* Start *

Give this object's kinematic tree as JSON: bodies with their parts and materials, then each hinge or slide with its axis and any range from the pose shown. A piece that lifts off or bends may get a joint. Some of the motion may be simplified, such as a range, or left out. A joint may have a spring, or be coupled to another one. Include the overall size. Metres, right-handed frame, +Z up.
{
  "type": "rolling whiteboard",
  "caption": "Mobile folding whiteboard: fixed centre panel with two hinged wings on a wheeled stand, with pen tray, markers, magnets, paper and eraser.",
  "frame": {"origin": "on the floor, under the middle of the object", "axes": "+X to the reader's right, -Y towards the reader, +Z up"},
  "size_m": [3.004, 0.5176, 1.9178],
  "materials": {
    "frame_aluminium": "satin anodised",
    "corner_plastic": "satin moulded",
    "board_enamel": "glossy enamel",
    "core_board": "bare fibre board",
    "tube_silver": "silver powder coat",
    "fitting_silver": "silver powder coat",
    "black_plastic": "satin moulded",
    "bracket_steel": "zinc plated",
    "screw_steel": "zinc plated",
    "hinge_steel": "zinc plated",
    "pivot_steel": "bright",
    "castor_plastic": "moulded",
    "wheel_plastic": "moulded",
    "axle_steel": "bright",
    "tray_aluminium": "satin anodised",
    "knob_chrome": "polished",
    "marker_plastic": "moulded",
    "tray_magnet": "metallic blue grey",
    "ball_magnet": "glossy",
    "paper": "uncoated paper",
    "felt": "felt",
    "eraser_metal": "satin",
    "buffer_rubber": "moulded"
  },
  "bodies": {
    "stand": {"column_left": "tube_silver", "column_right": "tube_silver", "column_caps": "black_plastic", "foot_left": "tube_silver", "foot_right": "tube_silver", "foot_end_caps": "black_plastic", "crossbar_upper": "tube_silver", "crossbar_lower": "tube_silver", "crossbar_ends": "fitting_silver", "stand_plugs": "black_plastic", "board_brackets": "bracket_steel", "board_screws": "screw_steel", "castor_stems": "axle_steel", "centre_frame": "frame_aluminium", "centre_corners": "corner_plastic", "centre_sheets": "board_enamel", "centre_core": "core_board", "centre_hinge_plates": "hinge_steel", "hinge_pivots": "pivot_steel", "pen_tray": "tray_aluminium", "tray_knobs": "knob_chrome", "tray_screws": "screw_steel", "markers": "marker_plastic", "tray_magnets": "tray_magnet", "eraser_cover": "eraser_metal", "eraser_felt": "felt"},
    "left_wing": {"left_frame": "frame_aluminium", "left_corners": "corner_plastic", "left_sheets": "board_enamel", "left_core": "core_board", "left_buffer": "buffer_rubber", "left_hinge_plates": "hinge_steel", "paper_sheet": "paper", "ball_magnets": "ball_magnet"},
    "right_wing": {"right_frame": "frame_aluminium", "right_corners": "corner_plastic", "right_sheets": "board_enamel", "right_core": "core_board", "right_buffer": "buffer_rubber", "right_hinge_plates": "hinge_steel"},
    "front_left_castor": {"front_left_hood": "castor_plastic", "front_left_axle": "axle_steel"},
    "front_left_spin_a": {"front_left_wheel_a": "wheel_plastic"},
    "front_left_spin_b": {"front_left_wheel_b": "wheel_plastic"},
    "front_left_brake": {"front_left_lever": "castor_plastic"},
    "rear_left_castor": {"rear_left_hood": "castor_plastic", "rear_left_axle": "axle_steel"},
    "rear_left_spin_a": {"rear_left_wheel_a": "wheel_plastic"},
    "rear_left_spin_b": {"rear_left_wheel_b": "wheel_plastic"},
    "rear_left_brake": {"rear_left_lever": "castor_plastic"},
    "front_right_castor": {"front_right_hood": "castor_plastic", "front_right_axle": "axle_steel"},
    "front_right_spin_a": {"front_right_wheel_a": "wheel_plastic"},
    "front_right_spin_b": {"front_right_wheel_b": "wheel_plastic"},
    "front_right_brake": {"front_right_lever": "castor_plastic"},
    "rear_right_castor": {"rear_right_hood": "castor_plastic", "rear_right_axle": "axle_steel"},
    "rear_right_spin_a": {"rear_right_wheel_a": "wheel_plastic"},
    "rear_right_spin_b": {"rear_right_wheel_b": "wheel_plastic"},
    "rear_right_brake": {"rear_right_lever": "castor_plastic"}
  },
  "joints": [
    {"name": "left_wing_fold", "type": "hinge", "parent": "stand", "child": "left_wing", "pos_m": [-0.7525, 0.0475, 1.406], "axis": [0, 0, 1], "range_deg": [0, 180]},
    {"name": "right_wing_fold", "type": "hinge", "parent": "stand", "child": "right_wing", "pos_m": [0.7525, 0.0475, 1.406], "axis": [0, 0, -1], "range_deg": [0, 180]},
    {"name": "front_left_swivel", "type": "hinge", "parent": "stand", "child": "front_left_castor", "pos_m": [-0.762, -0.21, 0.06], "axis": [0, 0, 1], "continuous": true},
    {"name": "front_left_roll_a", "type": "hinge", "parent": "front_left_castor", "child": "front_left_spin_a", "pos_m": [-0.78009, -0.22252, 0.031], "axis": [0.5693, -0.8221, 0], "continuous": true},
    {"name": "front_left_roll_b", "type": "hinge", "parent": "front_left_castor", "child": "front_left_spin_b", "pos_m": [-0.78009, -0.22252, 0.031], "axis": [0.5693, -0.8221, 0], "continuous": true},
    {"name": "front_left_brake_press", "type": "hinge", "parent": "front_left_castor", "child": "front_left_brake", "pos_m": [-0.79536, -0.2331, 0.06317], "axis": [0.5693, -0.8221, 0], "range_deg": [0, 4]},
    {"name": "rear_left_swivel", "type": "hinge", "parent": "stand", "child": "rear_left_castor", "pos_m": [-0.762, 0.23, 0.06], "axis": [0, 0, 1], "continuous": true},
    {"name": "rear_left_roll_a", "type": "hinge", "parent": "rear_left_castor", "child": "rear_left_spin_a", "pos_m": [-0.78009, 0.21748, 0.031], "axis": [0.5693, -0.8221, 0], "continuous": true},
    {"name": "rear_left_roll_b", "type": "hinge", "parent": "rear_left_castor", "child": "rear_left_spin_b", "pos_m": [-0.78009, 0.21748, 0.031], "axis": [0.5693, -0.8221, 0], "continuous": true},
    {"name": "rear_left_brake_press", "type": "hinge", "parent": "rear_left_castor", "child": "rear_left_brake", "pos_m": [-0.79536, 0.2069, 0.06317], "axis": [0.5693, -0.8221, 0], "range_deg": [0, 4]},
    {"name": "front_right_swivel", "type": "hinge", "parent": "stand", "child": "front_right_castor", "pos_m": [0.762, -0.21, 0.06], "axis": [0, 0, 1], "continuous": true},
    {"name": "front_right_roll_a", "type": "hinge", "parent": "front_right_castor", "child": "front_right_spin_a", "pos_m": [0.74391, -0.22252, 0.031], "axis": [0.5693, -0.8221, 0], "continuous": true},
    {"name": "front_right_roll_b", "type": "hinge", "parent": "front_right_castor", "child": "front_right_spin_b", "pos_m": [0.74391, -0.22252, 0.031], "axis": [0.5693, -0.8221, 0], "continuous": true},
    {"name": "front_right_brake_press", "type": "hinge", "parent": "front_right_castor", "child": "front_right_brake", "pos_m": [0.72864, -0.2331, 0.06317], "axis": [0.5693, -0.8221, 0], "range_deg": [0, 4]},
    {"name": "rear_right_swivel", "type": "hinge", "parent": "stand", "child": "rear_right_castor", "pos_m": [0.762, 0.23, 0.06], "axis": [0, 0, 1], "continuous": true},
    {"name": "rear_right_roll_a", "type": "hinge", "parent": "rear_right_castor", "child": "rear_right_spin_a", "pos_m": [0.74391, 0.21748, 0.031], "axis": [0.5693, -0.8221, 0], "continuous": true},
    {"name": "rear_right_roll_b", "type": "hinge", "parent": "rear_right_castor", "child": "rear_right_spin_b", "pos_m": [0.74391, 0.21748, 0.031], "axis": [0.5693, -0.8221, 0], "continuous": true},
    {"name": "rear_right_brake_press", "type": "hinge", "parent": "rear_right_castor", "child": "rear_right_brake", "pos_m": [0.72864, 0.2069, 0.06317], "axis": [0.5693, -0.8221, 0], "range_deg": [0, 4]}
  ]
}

* End *

- [TASK TO COMPLETE]: Show the lines that mention the word "bodies".

- [EXERCISE RESPONSE]:
Give this object's kinematic tree as JSON: bodies with their parts and materials, then each hinge or slide with its axis and any range from the pose shown. A piece that lifts off or bends may get a joint. Some of the motion may be simplified, such as a range, or left out. A joint may have a spring, or be coupled to another one. Include the overall size. Metres, right-handed frame, +Z up.
  "bodies": {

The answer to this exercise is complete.